Directions for this task
Give the material again in full, matching it exactly.

Recorded information
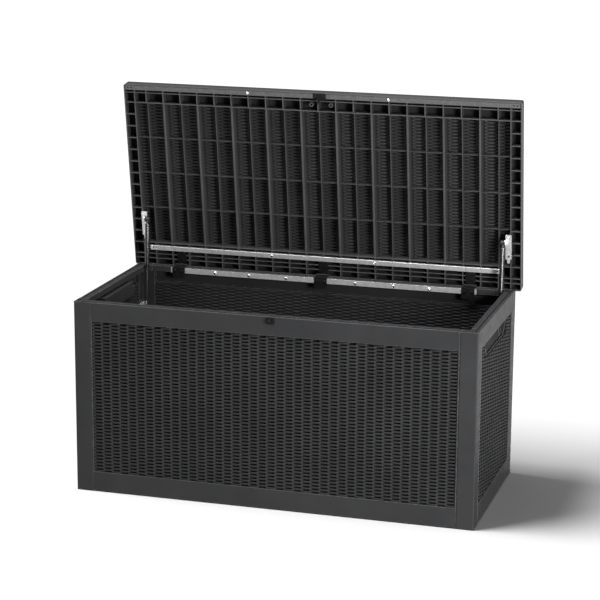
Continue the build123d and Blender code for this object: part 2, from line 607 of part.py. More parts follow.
def lid_shell():
    """Skin with planks on top, a skirt all round and ribs below."""
    half, rear, front = LID_HALF, LID_REAR, LID_FRONT
    outer = lid_block(-half, half, rear, front, LID_UNDER, SKIN_OUT)
    outer = fillet(outer.edges().filter_by(Axis.Z), LID_CORNER)
    outer = fillet(outer.faces().sort_by(Axis.Z)[-1].edges(), LID_EDGE)
    outer = fuse([outer] + [plank_prism(k, 0.0, 0.0) for k in range(PLANKS)])
    hollow = lid_block(-half + WALL, half - WALL, rear + WALL, front - WALL, 0, SKIN_IN)
    hollow = fuse([hollow] + [plank_prism(k, WALL, WALL) for k in range(PLANKS)])
    shell = outer.cut(hollow.cut(*lid_ribs(), *lid_bosses()))
    screws = LID_BAR_SCREWS + LID_LEAF_SCREWS + LID_BRACKET_SCREWS + LUG_SCREWS
    holes = [screw_hole(place) for place in screws]
    latch_y = HINGE_Y - LATCH_BOSS_S
    hole_r, hole_deep = LATCH_BOSS_HOLE
    holes += [rod((x, latch_y, HINGE_Z), (x, latch_y, HINGE_Z + hole_deep), hole_r) for x in LATCH_BOSSES]
    return cut(shell, lid_seats() + holes)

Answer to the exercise
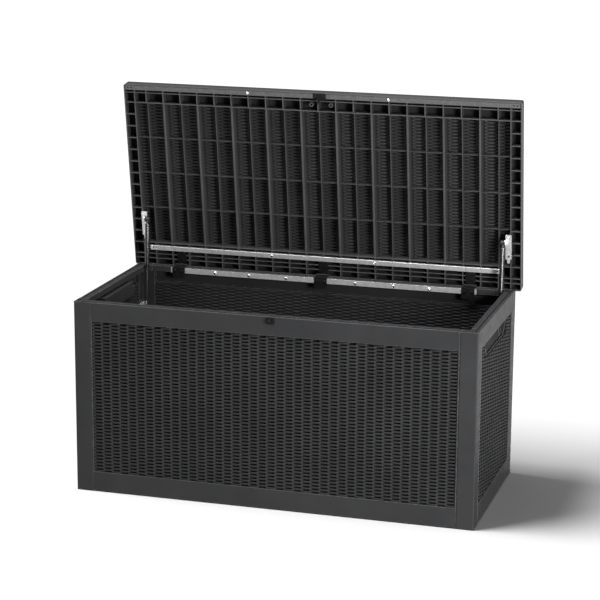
Continue the build123d and Blender code for this object: part 2, from line 607 of part.py. More parts follow.
def lid_shell():
    """Skin with planks on top, a skirt all round and ribs below."""
    half, rear, front = LID_HALF, LID_REAR, LID_FRONT
    outer = lid_block(-half, half, rear, front, LID_UNDER, SKIN_OUT)
    outer = fillet(outer.edges().filter_by(Axis.Z), LID_CORNER)
    outer = fillet(outer.faces().sort_by(Axis.Z)[-1].edges(), LID_EDGE)
    outer = fuse([outer] + [plank_prism(k, 0.0, 0.0) for k in range(PLANKS)])
    hollow = lid_block(-half + WALL, half - WALL, rear + WALL, front - WALL, 0, SKIN_IN)
    hollow = fuse([hollow] + [plank_prism(k, WALL, WALL) for k in range(PLANKS)])
    shell = outer.cut(hollow.cut(*lid_ribs(), *lid_bosses()))
    screws = LID_BAR_SCREWS + LID_LEAF_SCREWS + LID_BRACKET_SCREWS + LUG_SCREWS
    holes = [screw_hole(place) for place in screws]
    latch_y = HINGE_Y - LATCH_BOSS_S
    hole_r, hole_deep = LATCH_BOSS_HOLE
    holes += [rod((x, latch_y, HINGE_Z), (x, latch_y, HINGE_Z + hole_deep), hole_r) for x in LATCH_BOSSES]
    return cut(shell, lid_seats() + holes)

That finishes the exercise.